TASK INSTRUCTIONS:
Work out how many lines hold "each". Give the number and nothing else.

RECORDS TO USE:
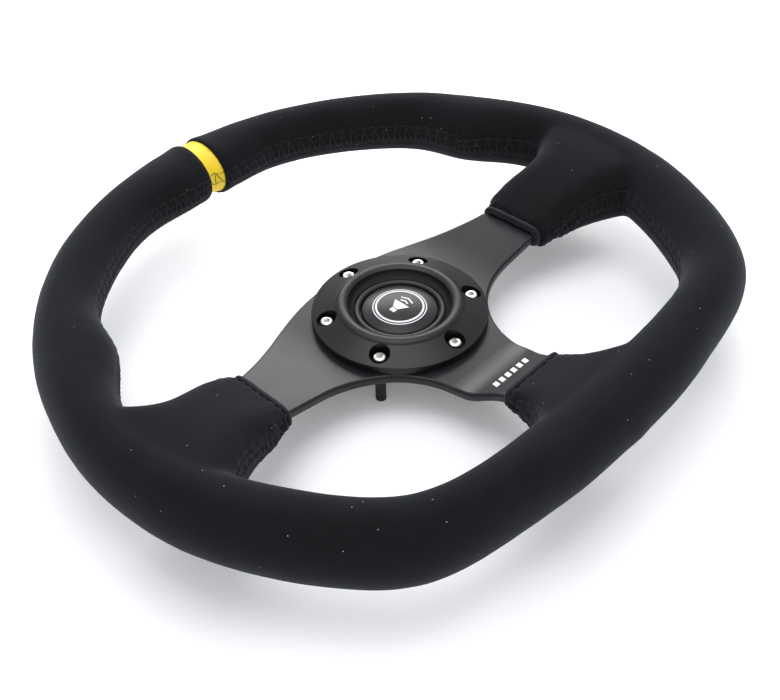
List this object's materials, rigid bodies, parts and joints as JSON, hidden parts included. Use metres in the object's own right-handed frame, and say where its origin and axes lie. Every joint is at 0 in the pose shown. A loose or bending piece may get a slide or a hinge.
---
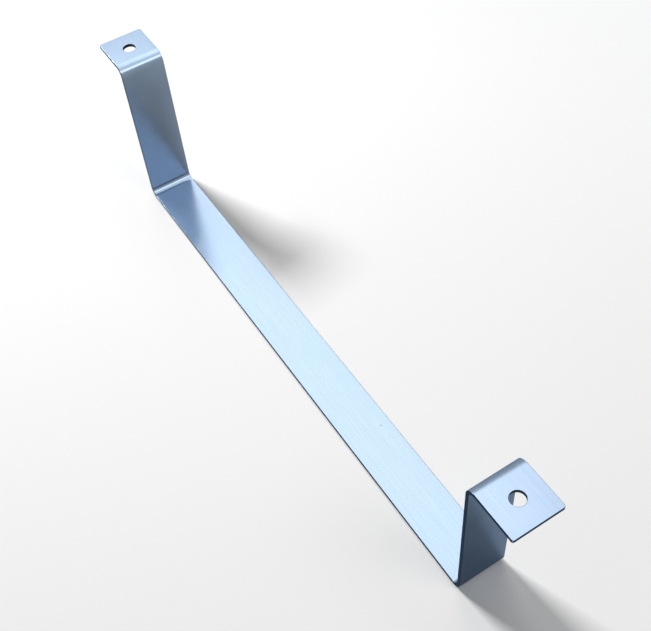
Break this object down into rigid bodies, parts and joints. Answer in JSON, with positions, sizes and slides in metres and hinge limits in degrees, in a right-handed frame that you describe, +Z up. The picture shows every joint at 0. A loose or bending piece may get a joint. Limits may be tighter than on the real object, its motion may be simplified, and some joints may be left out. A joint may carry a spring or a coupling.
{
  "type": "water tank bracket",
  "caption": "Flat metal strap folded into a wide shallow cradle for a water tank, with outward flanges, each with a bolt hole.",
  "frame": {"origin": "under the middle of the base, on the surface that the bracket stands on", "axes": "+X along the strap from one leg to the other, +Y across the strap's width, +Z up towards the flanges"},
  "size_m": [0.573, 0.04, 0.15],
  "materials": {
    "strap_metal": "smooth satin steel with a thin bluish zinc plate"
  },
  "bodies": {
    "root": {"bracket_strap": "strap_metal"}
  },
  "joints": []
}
...
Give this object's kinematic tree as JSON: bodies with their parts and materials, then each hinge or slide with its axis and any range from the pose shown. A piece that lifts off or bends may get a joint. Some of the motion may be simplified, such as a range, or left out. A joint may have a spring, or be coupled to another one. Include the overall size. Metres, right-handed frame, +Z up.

FINISHED TASK:
2